Systems With A Single Pole At The Origin
Problems
You are at:  Analysis Techniques - Performance Measures - Steady State Error

Control systems are used to control some physical variable.  That variable may be a temperature somewhere, the attitude of an aircraft or a frequency in a communication system.  Whatever the variable, it is important to control the variable accurately.

If you are designing a control system, how accurately the system performs is important.  If it is desired to have the variable under control take on a particular value, you will want the variable to get as close to the desired value as possible.  Certainly, you will want to measure how accurately you can control the variable.  Beyond that you will want to be able to predict how accurately you can control the variable.

To be able to measure and predict accuracy in a control system, a standard measure of performance is widely used.  That measure of performance is steady state error - SSE - and steady state error is a concept that assumes the following:

• The system under test is stimulated with some standard input.  Typically, the test input is a step function of time, but it can also be a ramp or other polynomial kinds of inputs.
• The system comes to a steady state, and the difference between the input and the output is measured.
• The difference between the input - the desired response - and the output - the actual response is referred to as the error.

Goals For This Lesson

Given our statements above, it should be clear what you are about in this lesson.  Here are your goals. Given a linear feedback control system, Be able to compute the SSE for standard inputs, particularly step input signals. Be able to compute the gain that will produce a prescribed level of SSE in the system. Be able to specify the SSE in a system with integral control.
In this lesson, we will examine steady state error - SSE - in closed loop control systems.  The closed loop system we will examine is shown below.

• The system to be controlled has a transfer function G(s).
• There is a sensor with a transfer function Ks.
• There is a controller with a transfer function Kp(s) - which may be a constant gain.

What  Is SSE?

We need a precise definition of SSE if we are going to be able to predict a value for SSE in a closed loop control system.  Next, we'll look at a closed loop system and determine precisely what is meant by SSE.

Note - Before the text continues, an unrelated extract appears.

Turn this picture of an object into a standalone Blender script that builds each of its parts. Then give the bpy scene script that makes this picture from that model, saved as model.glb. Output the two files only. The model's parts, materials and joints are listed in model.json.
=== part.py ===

In this lesson, we will examine steady state error - SSE - in closed loop control systems.  The closed loop system we will examine is shown below. • The system to be controlled has a transfer function G(s).
• There is a sensor with a transfer function Ks.
• There is a controller with a transfer function Kp(s).
• A controller like this, where the control effort to the plant is proportional to the error, is called a proportional controller.
In our system, we note the following:
• The input is often the desired output.  In other words, the input is what we want the output to be.  If the input is a step, then we want the output to settle out to that value.
• The output is measured with a sensor.  Often the gain of the sensor is one. That is especially true in computer controlled systems where the output value - an analog signal - is converted into a digital representation, and the processing - to generate the error, E(s) - takes place inside a computer.
The signal, E(s), is referred to as the error signal.
• The error signal is the difference between the desired input and the measured input.
• The error signal is a measure of how well the system is performing at any instant.  When the error signal is large, the measured output does not match the desired output very well.
A step input is often used as a test input for several reasons.
• A step input is really a request for the output to change to a new, constant value.
• If the system is well behaved, the output will settle out to a constant, steady state value.
• The difference between the measured constant output and the input constitutes a steady state error, or SSE.
It helps to get a feel for how things go.  So, below we'll examine a system that has a step input and a steady state error.  That system is the same block diagram we considered above. For the example system, the controlled system - often referred to as the plant - is a first order system with a transfer function:

G(s) = Gdc/(st + 1)

We will consider a system with the following parameters.

• Gdc = 1
• t = 1
• Ks = 1.
• Kp  can be set to various values in the range of 0 to 10,
• The input is always 1.
Here is a simulation you can run to check how this works.  In this simulation, the system being controlled (the plant) and the sensor have the parameters shwon above.  You can adjust the gain up or down by 5% using the "arrow" buttons at bottom right.  You can also enter your own gain in the text box, then click the red button to see the response for the gain you enter.
The actual open loop gain is shown in the text box above the red button.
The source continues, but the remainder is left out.